+++ AVAILABLE DATA

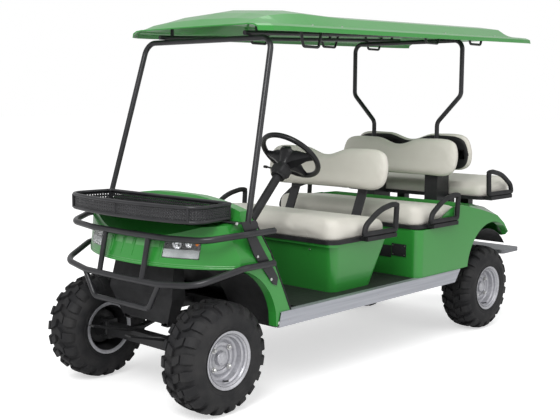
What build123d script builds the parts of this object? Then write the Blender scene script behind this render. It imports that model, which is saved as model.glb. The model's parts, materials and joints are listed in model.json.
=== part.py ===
from build123d import *
import math
import os

# Six-seat golf cart with a front basket, a brush guard, a long roof and a rear-facing bench.
# All sizes are in millimetres.  Stations (y) are counted rearwards from the front axle while the pieces are
# made; save() then moves each piece so that the origin lies on the ground at the middle of the cart.
# +X is the driver's left, -Y is the front, +Z is up.

# ---- wheels and axles
WHEELBASE = 2433
TRACK = 940
TYRE_R = 280
TYRE_W = 242
TYRE_SHOULDER = 42
RIM_SEAT_R = 127
RIM_FLANGE_R = 144
RIM_WIDTH = 216
RIM_WALL = 5
DISC_OFFSET = 30
HUB_R = 58
HUB_LENGTH = 70
SPINDLE_R = 18
KINGPIN_X = 385
KINGPIN_R = 20
KNUCKLE_HEIGHT = 78
AXLE_BEAM = 60
YOKE_WALL = 14
JOINT_GAP = 3
RUN_GAP = 0.3
AXLE_TUBE_R = 36
DIFFERENTIAL_R = 85
MOTOR_R = 78
MOTOR_LENGTH = 230

# ---- chassis, floor and sills
RAIL_X = 150
RAIL_WIDTH = 50
RAIL_HEIGHT = 60
RAIL_WALL = 4
RAIL_REAR_Y = 2760
DECK_TOP_Z = 453
DECK_T = 12
MAT_T = 12
SILL_OUT_X = 600
SILL_HEIGHT = 78
SILL_DEPTH = 40
SILL_WALL = 4
SILL_FRONT_Y = 345
SILL_REAR_Y = 2036
SILL_FRONT_RAKE = 19
SILL_REAR_RAKE = 60
SPRING_WIDTH = 45
SPRING_LEAF = 8
SPRING_LENGTH = 560
SPRING_DROP = 40

# ---- front cowl
SKIN = 5
COWL_HALF = 592
NOSE_Y = -180
NOSE_SIDE_Y = 60
NOSE_LEAN = 130
COWL_DRAW_IN = 20
LIP_Z = 716
FASCIA_TOP_Z = 858
CREST_Y = 190
CREST_Z = 1046
COWL_SHOULDER_Z = 985
COWL_REAR_TOP_Y = 206
COWL_REAR_MID_Y = 280
COWL_REAR_MID_Z = 760
COWL_REAR_LOW_Y = 419
LEG_FRONT_Y = 316
ARCH_R = 318
ARCH_RISE = 120
ARCH_FLANGE = 52
ARCH_FLANGE_T = 6
DASH_DROP = 190
DASH_DEPTH = 70
TOE_Z = 640
LINER_T = 4
LINER_R = 366
LAMP_X = 330
LAMP_WIDTH = 190
LAMP_HEIGHT = 92
LAMP_DEPTH = 34
APRON_HALF = 250
APRON_Y = -80
APRON_BOTTOM_Z = 402
APRON_WIDE_Z = 540
APRON_LEAN = 30
APRON_DEPTH = 60
APRON_TOP_Z = 700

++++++

GIVEN REQUEST
Recopy the whole listing exactly.

WORKED ANSWER
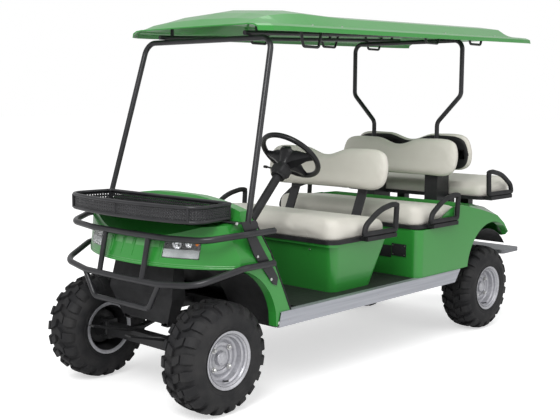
What build123d script builds the parts of this object? Then write the Blender scene script behind this render. It imports that model, which is saved as model.glb. The model's parts, materials and joints are listed in model.json.
=== part.py ===
from build123d import *
import math
import os

# Six-seat golf cart with a front basket, a brush guard, a long roof and a rear-facing bench.
# All sizes are in millimetres.  Stations (y) are counted rearwards from the front axle while the pieces are
# made; save() then moves each piece so that the origin lies on the ground at the middle of the cart.
# +X is the driver's left, -Y is the front, +Z is up.

# ---- wheels and axles
WHEELBASE = 2433
TRACK = 940
TYRE_R = 280
TYRE_W = 242
TYRE_SHOULDER = 42
RIM_SEAT_R = 127
RIM_FLANGE_R = 144
RIM_WIDTH = 216
RIM_WALL = 5
DISC_OFFSET = 30
HUB_R = 58
HUB_LENGTH = 70
SPINDLE_R = 18
KINGPIN_X = 385
KINGPIN_R = 20
KNUCKLE_HEIGHT = 78
AXLE_BEAM = 60
YOKE_WALL = 14
JOINT_GAP = 3
RUN_GAP = 0.3
AXLE_TUBE_R = 36
DIFFERENTIAL_R = 85
MOTOR_R = 78
MOTOR_LENGTH = 230

# ---- chassis, floor and sills
RAIL_X = 150
RAIL_WIDTH = 50
RAIL_HEIGHT = 60
RAIL_WALL = 4
RAIL_REAR_Y = 2760
DECK_TOP_Z = 453
DECK_T = 12
MAT_T = 12
SILL_OUT_X = 600
SILL_HEIGHT = 78
SILL_DEPTH = 40
SILL_WALL = 4
SILL_FRONT_Y = 345
SILL_REAR_Y = 2036
SILL_FRONT_RAKE = 19
SILL_REAR_RAKE = 60
SPRING_WIDTH = 45
SPRING_LEAF = 8
SPRING_LENGTH = 560
SPRING_DROP = 40

# ---- front cowl
SKIN = 5
COWL_HALF = 592
NOSE_Y = -180
NOSE_SIDE_Y = 60
NOSE_LEAN = 130
COWL_DRAW_IN = 20
LIP_Z = 716
FASCIA_TOP_Z = 858
CREST_Y = 190
CREST_Z = 1046
COWL_SHOULDER_Z = 985
COWL_REAR_TOP_Y = 206
COWL_REAR_MID_Y = 280
COWL_REAR_MID_Z = 760
COWL_REAR_LOW_Y = 419
LEG_FRONT_Y = 316
ARCH_R = 318
ARCH_RISE = 120
ARCH_FLANGE = 52
ARCH_FLANGE_T = 6
DASH_DROP = 190
DASH_DEPTH = 70
TOE_Z = 640
LINER_T = 4
LINER_R = 366
LAMP_X = 330
LAMP_WIDTH = 190
LAMP_HEIGHT = 92
LAMP_DEPTH = 34
APRON_HALF = 250
APRON_Y = -80
APRON_BOTTOM_Z = 402
APRON_WIDE_Z = 540
APRON_LEAN = 30
APRON_DEPTH = 60
APRON_TOP_Z = 700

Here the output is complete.